Before I had the affair, I sensed the doom that was headed our way. Eric was busy with graduate school; and I was so depressed that I reveled in the attention of this unhappily married man from work. Before the affair I sought advice from my psychiatrist who said, “Just let the crush takes its course. You have a solid marriage.”

The affair started and after three weeks, the guy dumped me like yesterday’s trash. And that’s exactly what I felt like. I chased him around at first, unable to accept that I had been used and abused by a man who wasn’t half the man Eric was. I hid the truth for six months. And because I have no good poker face, I felt like Hester Prynne, with an A on my forehead.

I confessed to Eric largely because no marriage counselor would see us if I didn’t. And I didn’t want to get divorced. Not at first. After I confessed, Eric went blind with rage and despair. We lived in the same house, with lots of screaming and drinking. Eric phoned the seducer’s wife and told her about the affair. The seducer got a “Get Out of Marriage Free” card.

Both Eric and I come from homes where infidelity and bitter divorces led to poor relationships and strained co-parenting. Neither of us has adequate coping skills. We went to marriage counseling, but Eric kept calling me names, and I ran back to the affair guy for emotional support.

I had confessed in March, and by October, Eric moved out. He filed for divorce on the grounds of infidelity. He took half my retirement, gave me the house, left me with thousands of dollars of debt, and I paid $280 a month in child support for the first two years. As my lawyer said, “Eric wanted a ‘pound of flesh.'”

Looking back, there were signs that Eric might react the way he did.

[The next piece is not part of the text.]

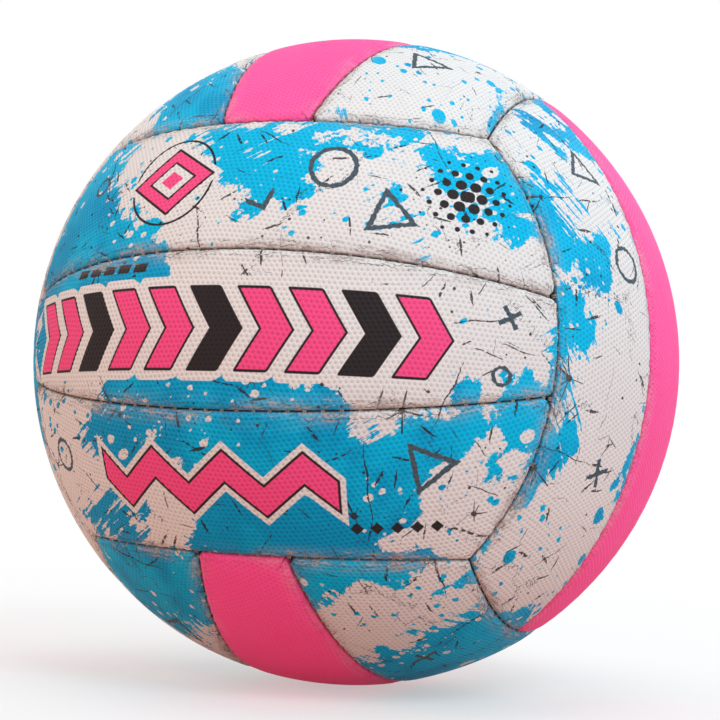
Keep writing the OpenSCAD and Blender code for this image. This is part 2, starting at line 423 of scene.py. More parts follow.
def splashes(f, x, y, c, amount, ink_and_shade_depth):
    """The print's ground: off-white with blue brush splashes and drops, scratched dark."""
    plane = f.vector(x, y)
    u, v = f.turned(x, y, STROKE_ANGLE)
    ragged = f.noise(plane, 0.075, 6.0, 0.62, 0.3) - 0.5
    fine = f.noise(plane, 0.62, 3.0, 0.6) - 0.5
    bristle = f.noise(f.vector(u * 0.035, v * 0.5), 1.0, 4.0, 0.6) - 0.5
    dry = f.ramp(f.noise(f.vector(x, y + 500.0), 0.022, 2.0), 0.46, 0.62) * 3.0 + 0.5
    score = splash_score(f, plane, amount)
    score = score + ragged * 2.4 + bristle * dry + fine * 0.6
    blue = f.ramp(score, -0.035, 0.035)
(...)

He once ignored his mother for eight months until I begged him to make up with her. Some members of his family haven’t spoken to each in other in more than a decade.

I have forgiven Eric for his drunken rages, the name calling, even the pound of flesh he took. But he refuses to forgive me. While before we had been two soldiers fighting together, now I’m waving my white flag and he’s shooting cannons in my direction.

They say time heals all wounds. But a person has to be willing to let the wounds be healed. Eric says I’ve trapped him in “relationship purgatory,” but doesn’t see that I’m right there with him.

The affair is the single biggest regret of my adult life. If only Eric realized he doesn’t need to keep punishing me. I’ve spent these years falling on my own sword.